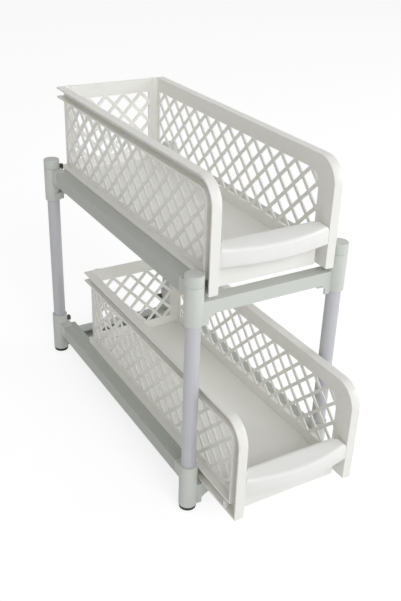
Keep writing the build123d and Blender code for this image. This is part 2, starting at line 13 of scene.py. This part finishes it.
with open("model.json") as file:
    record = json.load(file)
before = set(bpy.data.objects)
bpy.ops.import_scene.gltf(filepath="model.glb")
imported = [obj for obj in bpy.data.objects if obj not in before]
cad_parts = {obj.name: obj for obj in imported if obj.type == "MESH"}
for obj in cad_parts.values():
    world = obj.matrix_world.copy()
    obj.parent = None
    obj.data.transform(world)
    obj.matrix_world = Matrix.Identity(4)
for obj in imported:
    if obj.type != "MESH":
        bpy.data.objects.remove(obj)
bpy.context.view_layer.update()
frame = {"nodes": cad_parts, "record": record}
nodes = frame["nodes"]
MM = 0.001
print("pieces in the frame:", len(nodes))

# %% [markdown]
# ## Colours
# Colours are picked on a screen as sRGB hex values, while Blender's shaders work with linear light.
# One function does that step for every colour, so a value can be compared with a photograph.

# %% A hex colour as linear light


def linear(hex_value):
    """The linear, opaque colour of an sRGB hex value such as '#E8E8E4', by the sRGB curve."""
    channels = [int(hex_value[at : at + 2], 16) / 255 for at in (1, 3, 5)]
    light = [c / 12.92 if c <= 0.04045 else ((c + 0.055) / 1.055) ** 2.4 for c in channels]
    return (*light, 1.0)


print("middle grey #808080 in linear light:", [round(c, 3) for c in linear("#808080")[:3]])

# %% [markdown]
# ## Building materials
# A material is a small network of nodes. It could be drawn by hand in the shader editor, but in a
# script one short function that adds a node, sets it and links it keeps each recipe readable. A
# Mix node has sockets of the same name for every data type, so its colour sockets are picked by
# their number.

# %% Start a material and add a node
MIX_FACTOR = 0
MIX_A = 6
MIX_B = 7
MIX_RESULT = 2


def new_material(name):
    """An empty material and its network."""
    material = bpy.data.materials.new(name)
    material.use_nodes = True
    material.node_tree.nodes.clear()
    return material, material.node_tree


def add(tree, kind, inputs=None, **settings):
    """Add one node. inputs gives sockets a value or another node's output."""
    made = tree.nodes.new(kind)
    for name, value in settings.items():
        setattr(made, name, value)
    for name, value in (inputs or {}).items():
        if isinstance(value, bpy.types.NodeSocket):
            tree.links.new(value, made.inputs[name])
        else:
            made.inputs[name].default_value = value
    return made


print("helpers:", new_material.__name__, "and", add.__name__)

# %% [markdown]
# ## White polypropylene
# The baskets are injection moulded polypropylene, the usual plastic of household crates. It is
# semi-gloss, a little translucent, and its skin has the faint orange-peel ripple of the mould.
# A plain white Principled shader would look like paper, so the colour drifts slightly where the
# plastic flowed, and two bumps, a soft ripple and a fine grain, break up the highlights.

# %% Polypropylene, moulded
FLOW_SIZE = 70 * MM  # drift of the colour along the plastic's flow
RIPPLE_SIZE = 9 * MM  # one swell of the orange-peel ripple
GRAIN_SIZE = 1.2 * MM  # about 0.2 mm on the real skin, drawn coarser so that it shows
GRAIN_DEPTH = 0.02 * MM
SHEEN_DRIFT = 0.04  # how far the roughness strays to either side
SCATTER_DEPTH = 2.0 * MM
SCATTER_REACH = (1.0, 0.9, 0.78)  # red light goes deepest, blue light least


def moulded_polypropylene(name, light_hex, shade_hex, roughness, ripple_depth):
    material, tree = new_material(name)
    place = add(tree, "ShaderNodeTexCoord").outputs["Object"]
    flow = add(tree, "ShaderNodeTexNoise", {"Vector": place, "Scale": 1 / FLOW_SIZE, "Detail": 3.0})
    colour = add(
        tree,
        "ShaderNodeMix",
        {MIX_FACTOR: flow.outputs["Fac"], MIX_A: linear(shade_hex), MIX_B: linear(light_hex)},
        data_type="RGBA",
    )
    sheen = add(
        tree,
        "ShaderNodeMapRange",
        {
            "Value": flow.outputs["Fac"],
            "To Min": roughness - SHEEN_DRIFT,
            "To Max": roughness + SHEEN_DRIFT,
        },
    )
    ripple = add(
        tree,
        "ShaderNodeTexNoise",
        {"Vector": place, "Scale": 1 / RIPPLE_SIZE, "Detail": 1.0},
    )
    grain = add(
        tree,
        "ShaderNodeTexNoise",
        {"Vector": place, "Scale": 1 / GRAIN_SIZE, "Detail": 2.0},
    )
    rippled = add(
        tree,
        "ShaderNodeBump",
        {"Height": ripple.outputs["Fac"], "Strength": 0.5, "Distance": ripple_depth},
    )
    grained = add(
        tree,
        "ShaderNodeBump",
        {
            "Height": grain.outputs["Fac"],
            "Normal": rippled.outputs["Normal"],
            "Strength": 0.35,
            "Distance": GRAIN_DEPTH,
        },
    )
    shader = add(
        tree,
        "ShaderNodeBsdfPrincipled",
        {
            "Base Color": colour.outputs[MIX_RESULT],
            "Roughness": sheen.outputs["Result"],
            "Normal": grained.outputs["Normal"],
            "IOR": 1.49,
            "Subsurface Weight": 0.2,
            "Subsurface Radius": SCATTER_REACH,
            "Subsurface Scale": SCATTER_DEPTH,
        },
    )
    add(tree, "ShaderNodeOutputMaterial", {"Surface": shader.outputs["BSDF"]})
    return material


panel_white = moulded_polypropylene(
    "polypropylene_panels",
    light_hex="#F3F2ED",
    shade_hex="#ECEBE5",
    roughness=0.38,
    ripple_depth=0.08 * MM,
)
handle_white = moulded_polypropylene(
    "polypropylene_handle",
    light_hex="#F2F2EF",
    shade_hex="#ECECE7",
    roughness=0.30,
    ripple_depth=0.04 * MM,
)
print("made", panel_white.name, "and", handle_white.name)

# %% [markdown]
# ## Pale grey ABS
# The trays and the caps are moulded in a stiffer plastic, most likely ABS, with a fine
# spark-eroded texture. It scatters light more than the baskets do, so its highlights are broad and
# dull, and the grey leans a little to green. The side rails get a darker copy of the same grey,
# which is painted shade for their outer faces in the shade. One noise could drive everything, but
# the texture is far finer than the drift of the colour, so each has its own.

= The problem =
Copy out the whole listing, exactly as written.

= Exercise response =
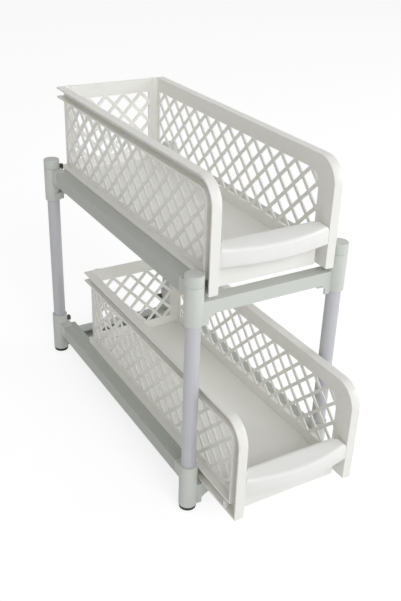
Keep writing the build123d and Blender code for this image. This is part 2, starting at line 13 of scene.py. This part finishes it.
with open("model.json") as file:
    record = json.load(file)
before = set(bpy.data.objects)
bpy.ops.import_scene.gltf(filepath="model.glb")
imported = [obj for obj in bpy.data.objects if obj not in before]
cad_parts = {obj.name: obj for obj in imported if obj.type == "MESH"}
for obj in cad_parts.values():
    world = obj.matrix_world.copy()
    obj.parent = None
    obj.data.transform(world)
    obj.matrix_world = Matrix.Identity(4)
for obj in imported:
    if obj.type != "MESH":
        bpy.data.objects.remove(obj)
bpy.context.view_layer.update()
frame = {"nodes": cad_parts, "record": record}
nodes = frame["nodes"]
MM = 0.001
print("pieces in the frame:", len(nodes))

# %% [markdown]
# ## Colours
# Colours are picked on a screen as sRGB hex values, while Blender's shaders work with linear light.
# One function does that step for every colour, so a value can be compared with a photograph.

# %% A hex colour as linear light


def linear(hex_value):
    """The linear, opaque colour of an sRGB hex value such as '#E8E8E4', by the sRGB curve."""
    channels = [int(hex_value[at : at + 2], 16) / 255 for at in (1, 3, 5)]
    light = [c / 12.92 if c <= 0.04045 else ((c + 0.055) / 1.055) ** 2.4 for c in channels]
    return (*light, 1.0)


print("middle grey #808080 in linear light:", [round(c, 3) for c in linear("#808080")[:3]])

# %% [markdown]
# ## Building materials
# A material is a small network of nodes. It could be drawn by hand in the shader editor, but in a
# script one short function that adds a node, sets it and links it keeps each recipe readable. A
# Mix node has sockets of the same name for every data type, so its colour sockets are picked by
# their number.

# %% Start a material and add a node
MIX_FACTOR = 0
MIX_A = 6
MIX_B = 7
MIX_RESULT = 2


def new_material(name):
    """An empty material and its network."""
    material = bpy.data.materials.new(name)
    material.use_nodes = True
    material.node_tree.nodes.clear()
    return material, material.node_tree


def add(tree, kind, inputs=None, **settings):
    """Add one node. inputs gives sockets a value or another node's output."""
    made = tree.nodes.new(kind)
    for name, value in settings.items():
        setattr(made, name, value)
    for name, value in (inputs or {}).items():
        if isinstance(value, bpy.types.NodeSocket):
            tree.links.new(value, made.inputs[name])
        else:
            made.inputs[name].default_value = value
    return made


print("helpers:", new_material.__name__, "and", add.__name__)

# %% [markdown]
# ## White polypropylene
# The baskets are injection moulded polypropylene, the usual plastic of household crates. It is
# semi-gloss, a little translucent, and its skin has the faint orange-peel ripple of the mould.
# A plain white Principled shader would look like paper, so the colour drifts slightly where the
# plastic flowed, and two bumps, a soft ripple and a fine grain, break up the highlights.

# %% Polypropylene, moulded
FLOW_SIZE = 70 * MM  # drift of the colour along the plastic's flow
RIPPLE_SIZE = 9 * MM  # one swell of the orange-peel ripple
GRAIN_SIZE = 1.2 * MM  # about 0.2 mm on the real skin, drawn coarser so that it shows
GRAIN_DEPTH = 0.02 * MM
SHEEN_DRIFT = 0.04  # how far the roughness strays to either side
SCATTER_DEPTH = 2.0 * MM
SCATTER_REACH = (1.0, 0.9, 0.78)  # red light goes deepest, blue light least


def moulded_polypropylene(name, light_hex, shade_hex, roughness, ripple_depth):
    material, tree = new_material(name)
    place = add(tree, "ShaderNodeTexCoord").outputs["Object"]
    flow = add(tree, "ShaderNodeTexNoise", {"Vector": place, "Scale": 1 / FLOW_SIZE, "Detail": 3.0})
    colour = add(
        tree,
        "ShaderNodeMix",
        {MIX_FACTOR: flow.outputs["Fac"], MIX_A: linear(shade_hex), MIX_B: linear(light_hex)},
        data_type="RGBA",
    )
    sheen = add(
        tree,
        "ShaderNodeMapRange",
        {
            "Value": flow.outputs["Fac"],
            "To Min": roughness - SHEEN_DRIFT,
            "To Max": roughness + SHEEN_DRIFT,
        },
    )
    ripple = add(
        tree,
        "ShaderNodeTexNoise",
        {"Vector": place, "Scale": 1 / RIPPLE_SIZE, "Detail": 1.0},
    )
    grain = add(
        tree,
        "ShaderNodeTexNoise",
        {"Vector": place, "Scale": 1 / GRAIN_SIZE, "Detail": 2.0},
    )
    rippled = add(
        tree,
        "ShaderNodeBump",
        {"Height": ripple.outputs["Fac"], "Strength": 0.5, "Distance": ripple_depth},
    )
    grained = add(
        tree,
        "ShaderNodeBump",
        {
            "Height": grain.outputs["Fac"],
            "Normal": rippled.outputs["Normal"],
            "Strength": 0.35,
            "Distance": GRAIN_DEPTH,
        },
    )
    shader = add(
        tree,
        "ShaderNodeBsdfPrincipled",
        {
            "Base Color": colour.outputs[MIX_RESULT],
            "Roughness": sheen.outputs["Result"],
            "Normal": grained.outputs["Normal"],
            "IOR": 1.49,
            "Subsurface Weight": 0.2,
            "Subsurface Radius": SCATTER_REACH,
            "Subsurface Scale": SCATTER_DEPTH,
        },
    )
    add(tree, "ShaderNodeOutputMaterial", {"Surface": shader.outputs["BSDF"]})
    return material


panel_white = moulded_polypropylene(
    "polypropylene_panels",
    light_hex="#F3F2ED",
    shade_hex="#ECEBE5",
    roughness=0.38,
    ripple_depth=0.08 * MM,
)
handle_white = moulded_polypropylene(
    "polypropylene_handle",
    light_hex="#F2F2EF",
    shade_hex="#ECECE7",
    roughness=0.30,
    ripple_depth=0.04 * MM,
)
print("made", panel_white.name, "and", handle_white.name)

# %% [markdown]
# ## Pale grey ABS
# The trays and the caps are moulded in a stiffer plastic, most likely ABS, with a fine
# spark-eroded texture. It scatters light more than the baskets do, so its highlights are broad and
# dull, and the grey leans a little to green. The side rails get a darker copy of the same grey,
# which is painted shade for their outer faces in the shade. One noise could drive everything, but
# the texture is far finer than the drift of the colour, so each has its own.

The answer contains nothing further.